I heard other similar comments, as people lucky enough to have been in San Francisco half a century ago browsed through the De Young Museum‘s exhibit, “The Summer of Love Experience: Art, Fashion and Rock & Roll” (tickets $25 for adults, $20 seniors, $10 for kids).
The 50th anniversary show, which runs through Aug. 20, includes photos, films, hippie costumes and a psychedelic light show that celebrates San Francisco’s famous counterculture.
In one room, I ran into Carol Warren of Webster Springs, W.Va., staring at a poster of three pretty college-age girls in floppy hats.
“Girls say yes to boys who say no,” read the headline. Smaller type below explained, “Proceeds from the sale of this poster go to the Draft Resistance.”
“We even had this poster in Appalachia,” she said, laughing.
Although the exhibit offers an interesting stroll down memory lane for baby boomers, it also draws younger people interested in the sights and sounds of the era.
The light show takes over a high-ceilinged room at the museum, catapulting viewers into the past as oils and dyes are projected onto the walls. It’s a popular stop for people young enough to sit in (and get up from) the bean bag chairs on the floor.
The show is reminiscent of the ones often seen at concert venues during the Summer of Love; it’s actually an art installation titled “Kinetic Light Painting” by Bill Ham.

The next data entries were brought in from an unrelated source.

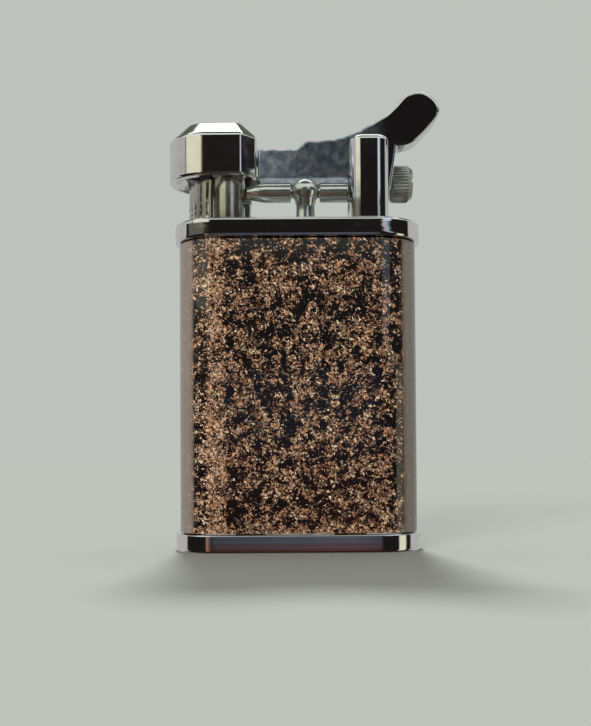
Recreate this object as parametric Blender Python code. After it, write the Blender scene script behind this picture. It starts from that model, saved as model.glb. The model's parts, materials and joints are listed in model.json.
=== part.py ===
"""Pocket lift-arm gas flint lighter, as separate solids.

The helpers take millimetres. +X is the thumb piece's side, +Y the rear, +Z up, and the origin is
the centre of the base plate's underside. The flame end is at the left, above BURNER.
"""

import math

import bmesh
import bpy
from mathutils import Vector

MM = 0.001

# Body
PLATE_WIDTH = 35.5
PLATE_DEPTH = 13.5
PLATE_RADIUS = 6.3
BASE_HEIGHT = 2.5
TOP_LOW = 44.3
TOP_HIGH = 47.0
TOP_ROUND = 0.45
SEAM = 0.15
WRAP_INSET = 0.6
CASE_INSET = WRAP_INSET + 0.65
TANK_INSET = CASE_INSET + 0.7
SHEET = 0.5
TANK_WALL = 0.8
TANK_LOW = 6.5
TANK_HIGH = 41.5
CORNER_STEPS = 7

# Places on the plates, as (x, y)
FILL = (-7.0, 0.0)
ADJUSTER = (7.5, 0.0)
BURNER = (-9.8, -2.3)
LEVER_POST = (1.2, -3.8)
BRACKET_SCREW = (-10.5, 4.2)
POST_SCREW = (10.3, 3.2)

# Lift arm, its post and the snuffer
PIVOT = (10.3, 56.2)
PIN_RADIUS = 0.9
ARM_FRONT = -3.45
ARM_BACK = 0.4
ARM_LEFT = -5.6
ARM_LOW = 53.4
ARM_HIGH = 57.6
SLOT_GAP = 0.25
POST_WIDTH = 5.5
POST_FRONT = -5.85
POST_BACK = 6.0
POST_HIGH = 59.0
SNUFFER_RIGHT = -5.75
SNUFFER_LEFT = -12.6
SNUFFER_RADIUS = 6.0
SNUFFER_CUT = 2.0
SNUFFER_LOW = 53.2
SNUFFER_HIGH = 61.4
SNUFFER_BEVEL = 2.3
SNUFFER_WALL = 1.2
SNUFFER_SCREW = (-1.45, 56.3)

# Gas lever
LEVER_Y = -3.3
LEVER_Z = 51.2
LEVER_RADIUS = 1.4
NECK_RADIUS = 0.8
BALL_RADIUS = 1.95
COLLAR_LOW = 50.9

# Flint and wheel
WHEEL_X = -11.4
WHEEL_Z = 53.75
WHEEL_RADIUS = 3.2
WHEEL_TEETH = 30
FLINT_AXIS = (3.2, 54.25)
TUBE_RADIUS = 1.6
TUBE_BORE = 1.15
HEAD_RADIUS = 2.75
HEAD_TEETH = 24

CHROME = ("chrome", (0.78, 0.78, 0.8), 0.08, 1.0)
BRUSHED = ("brushed_chrome", (0.55, 0.57, 0.62), 0.32, 1.0)
STEEL = ("steel", (0.5, 0.5, 0.52), 0.3, 1.0)
BRASS = ("brass", (0.78, 0.6, 0.3), 0.3, 1.0)
WRAP = ("copper_fleck_wrap", (0.3, 0.17, 0.1), 0.15, 0.2)
TANK = ("tank_plastic", (0.85, 0.85, 0.82), 0.4, 0.0)
RUBBER = ("seal_rubber", (0.03, 0.03, 0.03), 0.7, 0.0)
FLINT = ("flint_alloy", (0.2, 0.19, 0.18), 0.5, 0.6)


def clear_scene():
    for thing in list(bpy.data.objects):
        bpy.data.objects.remove(thing, do_unlink=True)


def finish_material(finish):
    """The named material of a (name, colour, roughness, metallic) finish, made once."""
    name, colour, roughness, metallic = finish
    made = bpy.data.materials.get(name)
    if made:
        return made
    made = bpy.data.materials.new(name)
    made.use_nodes = True
    shader = made.node_tree.nodes["Principled BSDF"]
    shader.inputs["Base Color"].default_value = (*colour, 1.0)
    shader.inputs["Roughness"].default_value = roughness
    shader.inputs["Metallic"].default_value = metallic
    return made


def empty(name, at):
    """A parent that marks a joint's axis."""
    marker = bpy.data.objects.new(name, None)
    marker.location = Vector(at) * MM
    marker.empty_display_size = 5 * MM
    bpy.context.collection.objects.link(marker)
    return marker


def ride(part, marker):
    """Parents a part to a joint's marker and leaves it where it is."""
    part.parent = marker
    part.location -= marker.location


def loft(name, rings, finish, ring_closed=False):
    """A solid through rings of points. Its ends are capped, or joined to each other if ring_closed."""
    shape = bmesh.new()
    loops = [[shape.verts.new(Vector(point) * MM) for point in ring] for ring in rings]
    around = len(loops[0])
    pairs = list(zip(loops, loops[1:]))
    if ring_closed:
        pairs.append((loops[-1], loops[0]))
    else:
        shape.faces.new(loops[0])
        shape.faces.new(loops[-1])
    for lower, upper in pairs:
        for i in range(around):
            j = (i + 1) % around
            shape.faces.new((lower[i], lower[j], upper[j], upper[i]))
    bmesh.ops.recalc_face_normals(shape, faces=shape.faces)
    mesh = bpy.data.meshes.new(name)
    shape.to_mesh(mesh)
    shape.free()
    mesh.shade_smooth()
    mesh.set_sharp_from_angle(angle=math.radians(35))
    mesh.materials.append(finish_material(finish))
    part = bpy.data.objects.new(name, mesh)
    bpy.context.collection.objects.link(part)
    return part


def put(part, at, axis="Z"):
    """Places a part whose own +Z is to point along axis."""
    part.location = Vector(at) * MM
    if axis == "X":
        part.rotation_euler = (0, math.pi / 2, 0)
    if axis == "Y":
        part.rotation_euler = (-math.pi / 2, 0, 0)
    return part


def circle(radius, height, steps, tooth=0.0):
    """A ring of points. Every second point is a tooth's depth further in."""
    ring = []
    for i in range(steps):
        turn = 2 * math.pi * i / steps
        reach = radius - tooth * (i % 2)
        ring.append((reach * math.cos(turn), reach * math.sin(turn), height))
    return ring


def turned(name, profile, finish, at, axis="Z", steps=20, hollow=False):
    """A round solid from (radius, height) points. A hollow one's profile is a closed loop."""
    rings = [circle(radius, height, steps) for radius, height in profile]
    return put(loft(name, rings, finish, ring_closed=hollow), at, axis)


def prism(name, outline, low, high, finish, axis="Z"):
    """An outline pushed along an axis: (x, y) points along Z, (x, z) along Y, (y, z) along X."""
    order = {"Z": (0, 1, 2), "Y": (0, 2, 1), "X": (2, 0, 1)}[axis]
    rings = []
    for height in (low, high):
        rings.append([tuple((*point, height)[i] for i in order) for point in outline])
    return loft(name, rings, finish)


def block(name, low, high, finish):
    outline = [(low[0], low[1]), (high[0], low[1]), (high[0], high[1]), (low[0], high[1])]
    return prism(name, outline, low[2], high[2], finish)


def helper(part):
    """Keeps a cutter or a merged shape out of the model."""
    part.hide_render = True
    part.display_type = "WIRE"
    return part


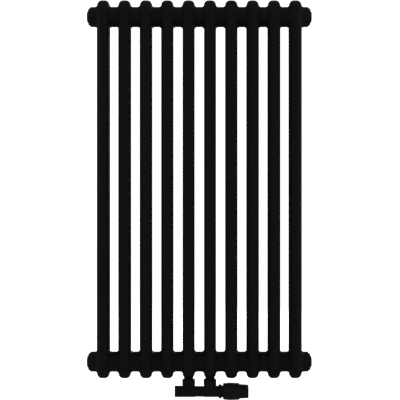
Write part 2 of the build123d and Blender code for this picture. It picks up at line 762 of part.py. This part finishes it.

Signs posted outside the De Young Museum compare 1967 terms to those used today. Here are a few:
2017: hipster, 1967: hippie
2017: marriage equality, 1967: free love
2017: World Wide Web, 1967: Whole Earth Catalog
THE BEST WAY TO SAN FRANCISCO
From LAX, American, Delta, Virgin America, Southwest and United offer nonstop service to San Francisco, and Alaska, United, Southwest and Virgin America offer connecting service (change of planes). Restricted round-trip airfare from $116, including taxes and fees.
WHERE TO STAY
Hotel Zeppelin, 545 Post St.; (888) 539-7510. Get into the spirit of the celebration at this groovy, year-old Viceroy hotel that reflects the ‘70s era, complete with flower-power fonts on the wallpaper, record players and 45s in the room, and a game den decorated in peace symbols. Doubles from $250 a night.
Stanford Court, 905 California St.; (855) 968-3430. Sophisticated Nob Hill hotel is marking the Summer of Love with a special package that includes overnight accommodations, two tickets to the De Young Museum’s Summer of Love exhibition, a map and psychedelic tote bag. Doubles from $336 a night plus a mandatory fee of $20 a night.
Palace Hotel, 2 New Montgomery St.; (888) 627-7196. This historic, luxury hotel opened its doors in 1875 and will feature retro decor and ’60s-era flowers during the celebration. The Summer of Love package includes a welcome cocktail. Doubles from $675 per night.
WHERE TO EAT
Hard Rock Cafe, 256 Pier 39 Concourse; (415) 956-2013. Combine beer and burgers with nostalgia at this Pier 39 restaurant, which features keepsakes such as Eric Clapton’s guitar and a painting of Grateful Dead icon Jerry Garcia by his friend Grace Slick of the Jefferson Airplane. Burgers from $17.95; entrees start at $19.95
De Young Museum Cafe, 50 Hagiwara Tea Garden Drive; (415) 750-2613. Take in the museum’s Summer of Love exhibit, then dine inside or out at its pleasant cafe. Open for breakfast and lunch. Soups, salads, sandwiches and excellent views of the Barbro Osher Sculpture Garden. Entrees from $10.50.
Terrapin Crossroads, 100 Yacht Club Drive, San Rafael; (415) 524-2773. If you’re a Grateful Dead fan, take a drive across the Bay to this restaurant founded by bass guitarist Phil Lesh, a founding member of the group. Pasta, burgers and comfort food such as Southern fried chicken and gravy ($18). Entrees from $13. The restaurant is also a popular music venue.